Поднявшись немного в гору по крутой, малоезжей тропинке, въезжаем в узенькую, кривую улицу с ее неизменными здесь глинобитными стенами, с выглядывающими из калиток ребятишками, с арычками и навозом.
Целая стая кур бросилась от наших лошадей во все стороны, оставив маленький ток посередине улицы, где, очевидно, кто-то молотил несколько снопов пшеницы.
Направо пустырь с кучами навоза и остатками развалившихся стен. Налево кузница с мехом, с кетменями и серпами, развешанными по стене и с кузнецом в кожаном фартуке, сосредоточенно отбивающим старый кетмень небольшим железным молотом.
Здоровый, рослый парень едет навстречу нам на шустром, сытеньком 2-годовалом жеребчике, навьюченном четырьмя большими снопами пшеницы, в один из которых заткнут серп.
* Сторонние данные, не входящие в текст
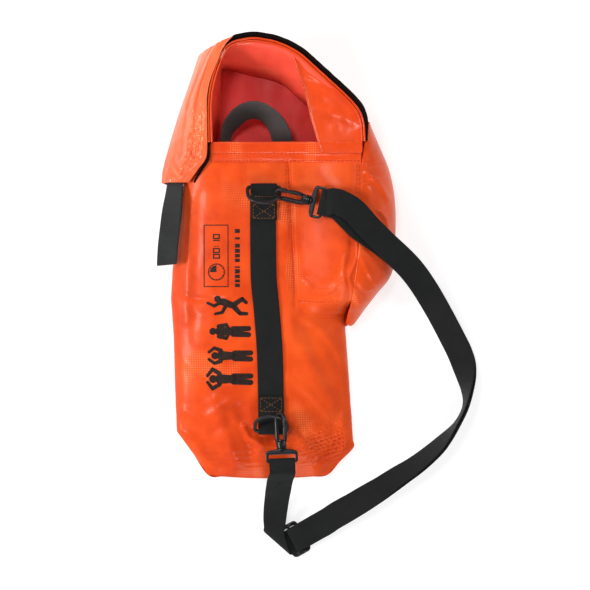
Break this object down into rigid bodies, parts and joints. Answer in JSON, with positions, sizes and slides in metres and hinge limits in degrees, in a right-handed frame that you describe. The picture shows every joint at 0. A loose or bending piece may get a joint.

Посередине улицы, перед калиткой, баба в белой матовой рубахе и белом же, распущенном по плечам, грубом кисейном платке молотит палкой два снопа пшеницы. Занявшись работой, она увидела нас тогда только, когда мы с ней поравнялись; бросила палку и как шальная метнулась в калитку, забыв на улице крошечного, благим матом заревевшего мальчугана. А вот и гузар,
маленький кишлачный базарчик и клуб в то же время.Налево, под большими старыми талами, лавка с навесиком и супой,
прилепившейся сбоку, у арыка. Через разобранные дощатые двери видна внутренность лавки: к передней, закопченной дымом стене приделана в сажень длиной плаха с торчащими из нее длинными железными гвоздями, на которых висят части разобранной бараньей тупи. Касаб (мясник), с жирной шельмоватой рожей, в засаленном халате, поджидает вечерних покупателей и от нечего делать убирает в мешок пшеницу, ссыпанную прямо на земляной пол в дальнем правом углу лавки.На супе
расположился только что приехавший из города са-тукчи; под талом стоит его сильно вспотевшая узкогрудая лошаденка под неуклюжим вьючным седлом; она притащила и хозяина, и большой, из толстой бумажной материи, хурджун с разным мелочным товаром.Сатукчи
разостлал затасканный коврик и разложил тех червячков, на коих должна будет ловиться рыбка, именуемая пшеничкою.Справа поместилось несколько кусков местных грубых бумажных материй: маты, калями
и алека. Слева несколько аршин розового ситца с крупными, аляповатыми разводами, а в середине тот пестрый хлам, без которого трудно представить себе какой бы то ни было, даже и не туземный, базар. Три крошечных оловянных зеркальца облокотились спинами на положенный сзади их кусок маты и внимательно осматривают проходящий мимо люд; впереди их выстроились в ряд десять-двенадцать конусообразных кусков вонючего сартовского мыла, а за ними, ближе к краю, перемешались оловянные колечки, несколько кусков халвы и сахару, сякич (древесная смола, которую очень любят жевать женщины и дети), широкие и узкие тесьмы-джияк, иголки, очкуры, пуговки, бусы и прочая дрянь, на которую глазеет целая куча чумазых ребят; не без трепета взирают они на молчаливого сатукчи и шепотом сообщают друг другу свои замечания.На другой стороне улицы, против мясника, еще две лавки с такими же маленькими навесиками. Одна из них наглухо заперта; в другой рис, льняное масло, мыло, насвай и дыни, перекупленные у арбакешей, а у дверей, на старой потрепанной кошме, спит хозяин лавки, молодой сухощавый сарт с жиденькой бородкой.